Much can be learned about Wilson, as well as everyone trapped in the valley of ashes, through the brief exchange. There is little about Wilson to indicate he will ever be anywhere but the desolate wasteland of the valley.
His business totters on the brink of failure, and he seems ignorant of what goes on around him. It is unlikely that he is, in Tom's elitist words, "so dumb he doesn't know he's alive," but he does seem trapped by an unnamable force. Myrtle Wilson appears in striking contrast to her husband. Although she does not possess the ethereal qualities of Daisy, in fact, she appears very much of the earth, she does possess a decided sensuality, as well a degree of ambition and drive that is conspicuously absent in her husband.
After a few attempts at social niceties showing that Myrtle, despite being trapped in a dead-end lifestyle, aspires in some sense to refinement and propriety , Nick and Tom leave, with the understanding that Myrtle will soon join them to travel into the city to the apartment that Tom keeps for just such purposes.
It is worth noting, however, that Myrtle rides in a different train car from Tom and Nick, in accordance with Tom's desire to pander, in this small way, to the "sensibilities of those East Eggers who might be on the train.

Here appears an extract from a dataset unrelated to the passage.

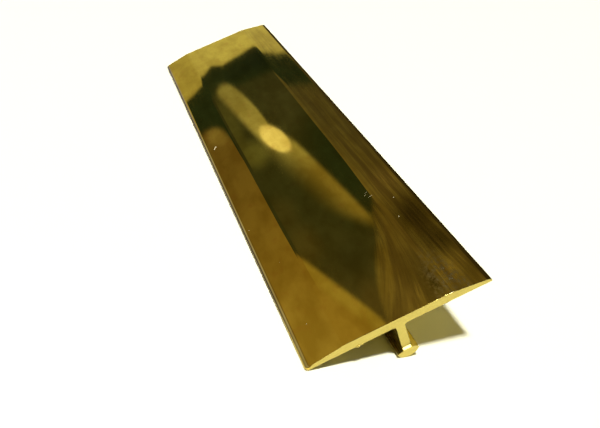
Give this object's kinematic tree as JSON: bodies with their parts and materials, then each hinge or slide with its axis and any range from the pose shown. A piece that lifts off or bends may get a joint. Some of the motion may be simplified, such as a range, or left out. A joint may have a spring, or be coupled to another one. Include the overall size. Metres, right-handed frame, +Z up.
{
  "type": "threshold strip",
  "caption": "Polished brass T-section strip: a bevelled cap covers the joint between two floors, and a stem with a barbed foot is bedded in the joint.",
  "frame": {"origin": "on the stem's middle plane at the finished floor level, which is the underside of the cap, halfway along the strip", "axes": "+Z up, out of the floor; +Y along the strip, away from the end with the saw lip; +X across it. -Z is the way the stem goes into the floor joint"},
  "size_m": [0.0414, 0.16, 0.0118],
  "materials": {
    "polished_brass": "polished on top, fine-sawn at the ends, mill finish underneath"
  },
  "bodies": {
    "root": {"brass_t_profile": "polished_brass"}
  },
  "joints": []
}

He is bold about his affair, not worrying that Daisy knows, but he sees the need to put up a pretense on the train, as if that one small gesture of discretion makes up for all the other ways in which he flaunts his affairs.
As soon as the group arrives in New York, Myrtle shows herself to be not nearly as nondescript as is her husband. She is, however, far from refined, despite how she may try.
At the apartment in New York, after "throwing a regal homecoming glance around the neighborhood," Myrtle undergoes a transformation. By changing her clothes she leaves behind her lower-class trappings, and in donning new clothes she adopts a new personality.
She invites her sister and some friends to join the afternoon's party, but her motivation for doing so goes beyond simply wanting to enjoy their company.